▸ **REQUIRED WORK**: Only lines with the string "finishes" matter here; gather them from the material below.
Begin RECORDS FOR THIS EXERCISE
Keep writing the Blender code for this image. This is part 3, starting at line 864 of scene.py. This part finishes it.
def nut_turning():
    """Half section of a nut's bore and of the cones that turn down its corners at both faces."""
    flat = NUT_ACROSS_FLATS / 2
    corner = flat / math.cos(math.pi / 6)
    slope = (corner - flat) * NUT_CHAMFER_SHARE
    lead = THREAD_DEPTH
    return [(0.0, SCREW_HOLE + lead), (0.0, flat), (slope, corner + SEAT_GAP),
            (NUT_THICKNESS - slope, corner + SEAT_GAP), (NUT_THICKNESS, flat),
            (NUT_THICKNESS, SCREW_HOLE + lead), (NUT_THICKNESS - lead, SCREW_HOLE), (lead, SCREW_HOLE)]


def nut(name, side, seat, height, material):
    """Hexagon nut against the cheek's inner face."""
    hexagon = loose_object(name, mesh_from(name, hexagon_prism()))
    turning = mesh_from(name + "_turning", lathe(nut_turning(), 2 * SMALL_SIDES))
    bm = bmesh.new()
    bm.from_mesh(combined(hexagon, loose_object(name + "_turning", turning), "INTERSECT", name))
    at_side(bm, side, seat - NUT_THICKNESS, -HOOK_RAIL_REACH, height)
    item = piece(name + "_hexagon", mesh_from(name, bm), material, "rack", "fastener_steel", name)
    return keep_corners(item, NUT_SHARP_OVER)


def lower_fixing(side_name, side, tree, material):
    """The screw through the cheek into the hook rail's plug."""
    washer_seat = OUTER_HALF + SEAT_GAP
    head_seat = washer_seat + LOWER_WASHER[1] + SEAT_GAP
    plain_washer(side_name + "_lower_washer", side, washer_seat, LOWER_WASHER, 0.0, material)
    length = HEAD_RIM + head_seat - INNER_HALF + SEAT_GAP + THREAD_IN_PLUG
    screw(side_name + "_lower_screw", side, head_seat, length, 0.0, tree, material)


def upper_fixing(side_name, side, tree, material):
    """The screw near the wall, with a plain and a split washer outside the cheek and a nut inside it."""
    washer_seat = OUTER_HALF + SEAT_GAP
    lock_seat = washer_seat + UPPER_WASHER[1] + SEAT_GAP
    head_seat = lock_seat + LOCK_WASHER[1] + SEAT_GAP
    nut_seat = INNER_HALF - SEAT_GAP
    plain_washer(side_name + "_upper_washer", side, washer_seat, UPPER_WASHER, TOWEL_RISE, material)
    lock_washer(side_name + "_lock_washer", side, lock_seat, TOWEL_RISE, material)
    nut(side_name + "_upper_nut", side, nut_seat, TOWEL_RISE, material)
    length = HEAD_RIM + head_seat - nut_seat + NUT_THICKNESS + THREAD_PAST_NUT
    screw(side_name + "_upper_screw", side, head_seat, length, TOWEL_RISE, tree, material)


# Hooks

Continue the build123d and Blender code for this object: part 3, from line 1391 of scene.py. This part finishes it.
End RECORDS FOR THIS EXERCISE
▸ **TASK RESULT**:
Keep writing the Blender code for this image. This is part 3, starting at line 864 of scene.py. This part finishes it.
Continue the build123d and Blender code for this object: part 3, from line 1391 of scene.py. This part finishes it.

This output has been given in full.